78. Season's Greetings (1986; Michael A. Simpson)

A made for tv film based on Alan Ayckbourn's play. An extended family gather for Christmas and infidelity, family feuding and a near murder wipe out the pretence of goodwill to all men. It retains the feel of the stage farce but tightens it to give it a claustrophobic feel, making the comedy come from the frustration these people seem to feel at being stuck together. The highlight of the film has to be Geoffrey Palmer's rather pathetic doctor, desperate to express something through his elaborate Christmas puppet play. The entire cast are excellent but the only performer really coming near to Palmer is Peter Vaughn's aggressive troublemaker who delights in tormenting Palmer.

79. Under The Skin (1997; Carine Adler)

Under the Skin is based around a blistering performance from Samantha Morton as Iris, a young woman who goes off the rails following her mother's death. Unable to deal with her grief and desperate to find some kind of love, Iris pushes the boundaries of her relationship with her sister and becomes dangerously promiscuous. In many ways it feels like a British film of the 60s, but with more explicit sexuality (can't imagine many directors getting away with a watersports scene back then) The casting of Rita Tushingham helps the 60s feel and Morton has the same kind of off-kilter brilliance as Tushingham did at her peak.

80. Unman, Wittering And Zigo (1971; John Mackenzie)

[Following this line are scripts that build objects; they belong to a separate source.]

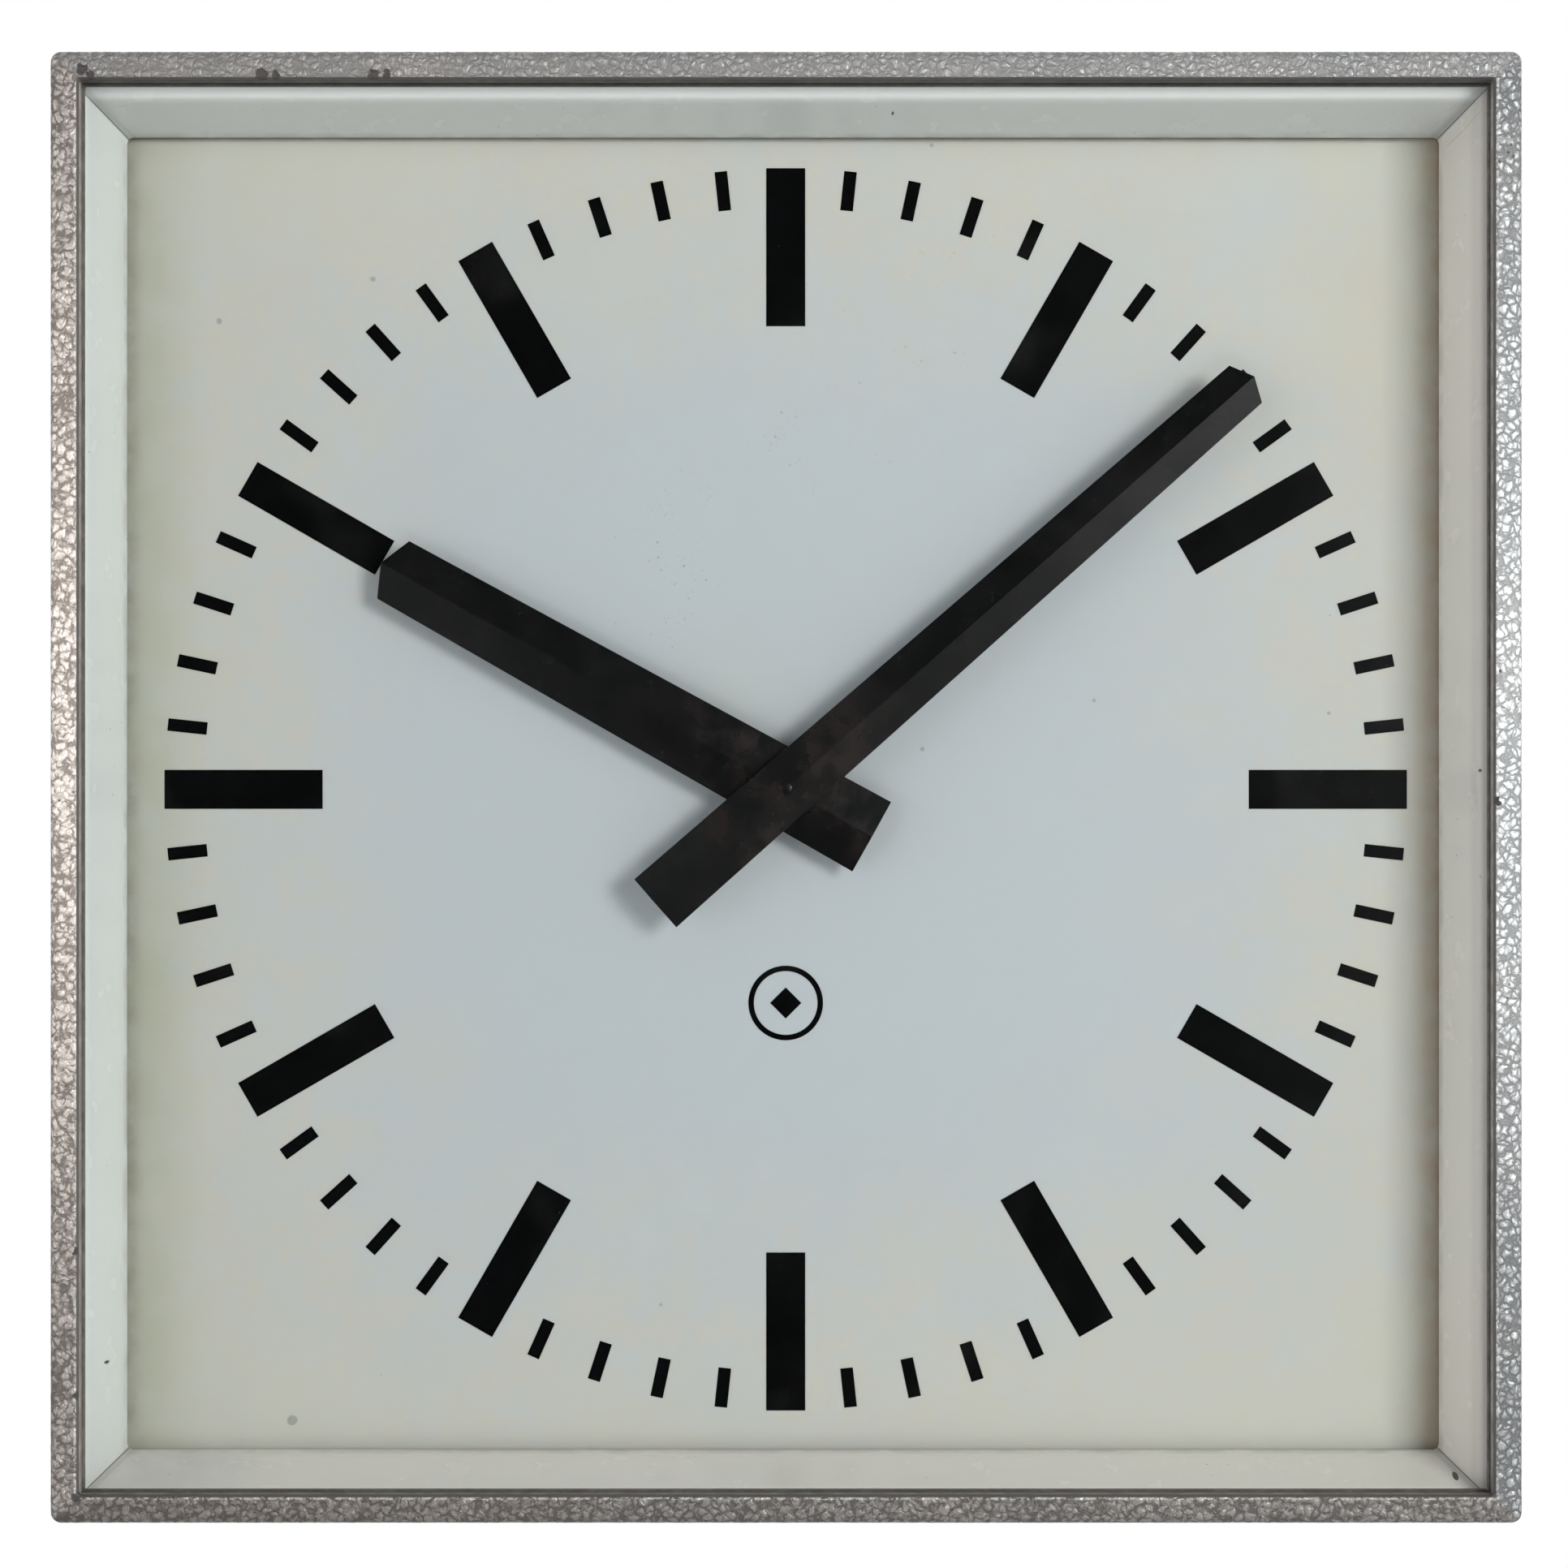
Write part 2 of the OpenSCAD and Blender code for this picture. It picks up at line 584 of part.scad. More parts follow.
module hour_hand() color([0.05, 0.05, 0.05]) face() rotate([0, 0, -hour_angle])
    hand(28.8, hour_hand_l - 3.9, hour_hand_l, 11.65, 9.65, 5.51, hour_z, 0.8);

module minute_hand() color([0.05, 0.05, 0.05]) face() rotate([0, 0, -min_angle])
    hand(50.6, min_hand_l - 3.1, min_hand_l, 9.3, 7.2, 1.76, min_z, 0.8);

// ---------- what is drawn ----------

front_frame();
glass();
glass_seal();
reflector_frame();
clip_studs();
retaining_clips();
clip_nuts();
back_case();
frame_screws();
frame_nuts();
dial_plate();
dial_hour_marks();
dial_minute_marks();
dial_emblem();
dial_screws();
dial_nuts();
cable_grommet();
earth_screw();
terminal_block();
terminal_screws();
coil_leads();
movement_standoffs();
movement_screws();
movement_back_plate();
movement_front_plate();
movement_pillars();
plate_screws();
arbor_bushes();
coil_core();
coil_bobbin();
coil_winding();
stator_poles();
stator_spacers();
stator_screws();
rotor_arbor();
rotor_magnet();
rotor_pinion();
intermediate_arbor();
intermediate_wheel();
intermediate_pinion();
centre_arbor();
centre_wheel();
cannon_pinion();
motion_stud();
stud_clip();
minute_wheel();
hour_wheel();
hour_collet();
hour_hand();
minute_collet();
minute_hand();
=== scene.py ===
import math

import bmesh
import bpy
import numpy as np
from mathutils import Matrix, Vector, noise


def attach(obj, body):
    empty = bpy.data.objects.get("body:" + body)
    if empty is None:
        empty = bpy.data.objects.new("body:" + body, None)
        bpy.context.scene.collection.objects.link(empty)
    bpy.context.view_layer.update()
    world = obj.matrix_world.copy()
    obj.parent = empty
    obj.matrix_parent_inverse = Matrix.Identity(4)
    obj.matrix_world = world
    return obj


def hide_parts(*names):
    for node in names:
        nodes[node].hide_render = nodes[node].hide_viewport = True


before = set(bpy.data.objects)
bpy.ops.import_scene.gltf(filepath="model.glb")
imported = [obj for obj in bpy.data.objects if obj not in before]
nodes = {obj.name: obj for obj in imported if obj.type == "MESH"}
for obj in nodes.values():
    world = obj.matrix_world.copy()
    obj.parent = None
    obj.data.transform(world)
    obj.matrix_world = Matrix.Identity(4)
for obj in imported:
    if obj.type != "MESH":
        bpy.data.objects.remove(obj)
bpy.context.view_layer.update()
col = bpy.context.scene.collection

# ---------------------------------------------------------------- node graphs


class Graph:
    """Small helper to write a procedural material as expressions."""

    def __init__(self, name, bsdf=True):
        self.m = bpy.data.materials.new(name)
        self.m.use_nodes = True
        self.t = self.m.node_tree
        self.t.nodes.clear()
        self.out = self.t.nodes.new("ShaderNodeOutputMaterial")
        self.tc = self.t.nodes.new("ShaderNodeTexCoord")
        self.pos = self.scale(self.tc.outputs["Object"], 1000.0)
        self.b = None
        if bsdf:
            self.b = self.t.nodes.new("ShaderNodeBsdfPrincipled")
            self.t.links.new(self.b.outputs[0], self.out.inputs[0])

    def put(self, sock, v):
        if isinstance(v, bpy.types.NodeSocket):
            self.t.links.new(v, sock)
        elif v is not None:
            if hasattr(sock.default_value, "__len__") and isinstance(v, (tuple, list)):
                n = len(sock.default_value)
                v = tuple(v)[:n] + (1.0,) * (n - len(v))
            sock.default_value = v

    def math(self, op, a, b=None, c=None, clamp=False):
        n = self.t.nodes.new("ShaderNodeMath")
        n.operation = op
        n.use_clamp = clamp
        for i, v in enumerate((a, b, c)):
            self.put(n.inputs[i], v)
        return n.outputs[0]

    def add(self, a, b):
        return self.math("ADD", a, b)

    def sub(self, a, b):
        return self.math("SUBTRACT", a, b)

    def mul(self, a, b):
        return self.math("MULTIPLY", a, b)

    def vec(self, op, a, b=None, s=None):
        n = self.t.nodes.new("ShaderNodeVectorMath")
        n.operation = op
        self.put(n.inputs[0], a)
        if b is not None:
            self.put(n.inputs[1], b)
        if s is not None:
            self.put(n.inputs["Scale"], s)
        return n.outputs["Value"] if op in ("LENGTH", "DISTANCE", "DOT_PRODUCT") else n.outputs["Vector"]

    def scale(self, a, s):
        return self.vec("SCALE", a, s=s)

    def sep(self, v):
        n = self.t.nodes.new("ShaderNodeSeparateXYZ")
        self.put(n.inputs[0], v)
        return n.outputs[0], n.outputs[1], n.outputs[2]

    def comb(self, x, y, z):
        n = self.t.nodes.new("ShaderNodeCombineXYZ")
        for i, v in enumerate((x, y, z)):
            self.put(n.inputs[i], v)
        return n.outputs[0]

    def noise(self, size, detail=3.0, rough=0.55, vec=None, distort=0.0, colour=False):
        n = self.t.nodes.new("ShaderNodeTexNoise")
        self.put(n.inputs["Vector"], vec if vec is not None else self.pos)
        n.inputs["Scale"].default_value = 1.0 / size
        n.inputs["Detail"].default_value = detail
        n.inputs["Roughness"].default_value = rough
        n.inputs["Distortion"].default_value = distort
        return n.outputs["Color" if colour else 0]

    def voro(self, size, feature="F1", vec=None, out="Distance", rand=1.0, smooth=None):
        n = self.t.nodes.new("ShaderNodeTexVoronoi")
        n.feature = feature
        self.put(n.inputs["Vector"], vec if vec is not None else self.pos)
        n.inputs["Scale"].default_value = 1.0 / size
        n.inputs["Randomness"].default_value = rand
        if smooth is not None and "Smoothness" in n.inputs:
            n.inputs["Smoothness"].default_value = smooth
        return n.outputs[out]

    def warp(self, amount, size, vec=None, detail=2.0):
        v = vec if vec is not None else self.pos
        c = self.noise(size, detail, 0.5, vec=v, colour=True)
        return self.vec("ADD", v, self.scale(self.vec("SUBTRACT", c, (0.5, 0.5, 0.5)), 2.0 * amount))

    def step(self, v, a, b, lo=0.0, hi=1.0):
        n = self.t.nodes.new("ShaderNodeMapRange")
        n.interpolation_type = "SMOOTHSTEP"
        for k, x in (("Value", v), ("From Min", a), ("From Max", b), ("To Min", lo), ("To Max", hi)):
            self.put(n.inputs[k], x)
        return n.outputs[0]

    def lin(self, v, a, b, lo=0.0, hi=1.0):
        n = self.t.nodes.new("ShaderNodeMapRange")
        for k, x in (("Value", v), ("From Min", a), ("From Max", b), ("To Min", lo), ("To Max", hi)):
            self.put(n.inputs[k], x)
        return n.outputs[0]

    def mix(self, f, a, b, blend="MIX"):
        n = self.t.nodes.new("ShaderNodeMix")
        n.data_type = "RGBA"
        n.blend_type = blend
        self.put(n.inputs[0], f)
        self.put(n.inputs[6], a)
        self.put(n.inputs[7], b)
        return n.outputs[2]

    def fmix(self, f, a, b):
        n = self.t.nodes.new("ShaderNodeMix")
        n.data_type = "FLOAT"
        self.put(n.inputs[0], f)
        self.put(n.inputs[2], a)
        self.put(n.inputs[3], b)
        return n.outputs[0]

    def bump(self, h, dist, strength=1.0, normal=None):
        n = self.t.nodes.new("ShaderNodeBump")
        n.inputs["Strength"].default_value = strength
        n.inputs["Distance"].default_value = dist * 0.001
        self.put(n.inputs["Height"], h)
        if normal is not None:
            self.put(n.inputs["Normal"], normal)
        return n.outputs[0]

    def blob(self, v, x, z, r, soft):
        """1 inside a round spot of radius r at (x, z) mm, 0 outside."""
        d = self.vec("DISTANCE", v, (x, 0.0, z))
        return self.step(d, r + soft, max(0.0, r - soft * 0.2), 0.0, 1.0)

    def flat(self, v=None):
        x, _, z = self.sep(v if v is not None else self.pos)
        return self.comb(x, 0.0, z), x, z

    def set(self, **k):
        names = {"color": "Base Color", "rough": "Roughness", "metal": "Metallic", "spec": "Specular IOR Level",
                 "normal": "Normal", "coat": "Coat Weight", "coat_rough": "Coat Roughness", "ior": "IOR",
                 "aniso": "Anisotropic", "sub": "Subsurface Weight"}
        for a, v in k.items():
            self.put(self.b.inputs[names[a]], v)
        return self.m


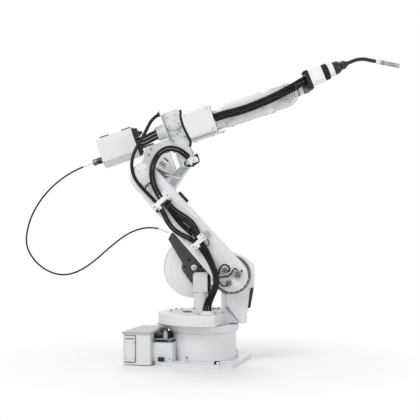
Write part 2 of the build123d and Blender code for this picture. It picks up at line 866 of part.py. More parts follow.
# Rail below the housing, reaching under the root of the forearm
rail_back = housing_back + housing_flange_thickness
rail_top = housing_bottom - housing_corner / 6 - seat_gap
with BuildPart() as housing_rail:
    with BuildSketch(upper.side(-rail_width / 2)):
        with BuildLine():
            Polyline(
                (rail_back, rail_top), (housing_front, rail_top), (housing_front, rail_top - rail_drop),
                (rail_back + rail_length, rail_top - rail_drop),
                (rail_back + rail_length, rail_top - rail_height), (rail_back, rail_top - rail_height),
                close=True,
            )
        make_face()
    extrude(amount=rail_width)
housing_rail.part.label = "housing_rail"
export_step(housing_rail.part, "parts/housing_rail.step")

# Wire feeder: a case with bevelled edges, its end plate and the foot on the casting
feeder_width = feeder_near + feeder_far
feeder_height = feeder_top - feeder_bottom
feeder_middle = (feeder_top + feeder_bottom) / 2
feeder_offset = (feeder_near - feeder_far) / 2
with BuildPart() as wire_feeder:
    with BuildSketch(upper.across(feeder_back, feeder_middle, feeder_offset)):
        Rectangle(feeder_width, feeder_height)
        chamfer(vertices(), feeder_bevel)
    extrude(amount=feeder_front - feeder_back)
wire_feeder.part.label = "wire_feeder"
export_step(wire_feeder.part, "parts/wire_feeder.step")

feeder_plate_back = feeder_front + seat_gap
with BuildPart() as feeder_bracket:
    with BuildSketch(upper.across(feeder_plate_back, feeder_middle, feeder_offset)):
        Rectangle(feeder_width - feeder_bevel, feeder_height - handle_height)
        chamfer(vertices(), feeder_plate_bevel)
    extrude(amount=feeder_plate_thickness)
    with BuildSketch(
        upper.over(casting_top + seat_gap, feeder_plate_back + feeder_foot_length / 2, feeder_offset)
    ):
        Rectangle(feeder_foot_length, feeder_foot_width)
    extrude(amount=feeder_foot_thickness)
feeder_bracket.part.label = "feeder_bracket"
export_step(feeder_bracket.part, "parts/feeder_bracket.step")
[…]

Unman... is another one of those films that make you realise how deeply weird British cinema actually was in the 60s and 70s. David Hemmings plays a teacher assigned to an all-boy school after the disappearance of his predecessor. The boys tell him that they murdered the old teacher, and intimidate him until the boys are the ones running the class and putting both Hemmings and his wife in danger. A thoughtful and frightening film, with a first-rate performance from Hemmings as the bullied young teacher.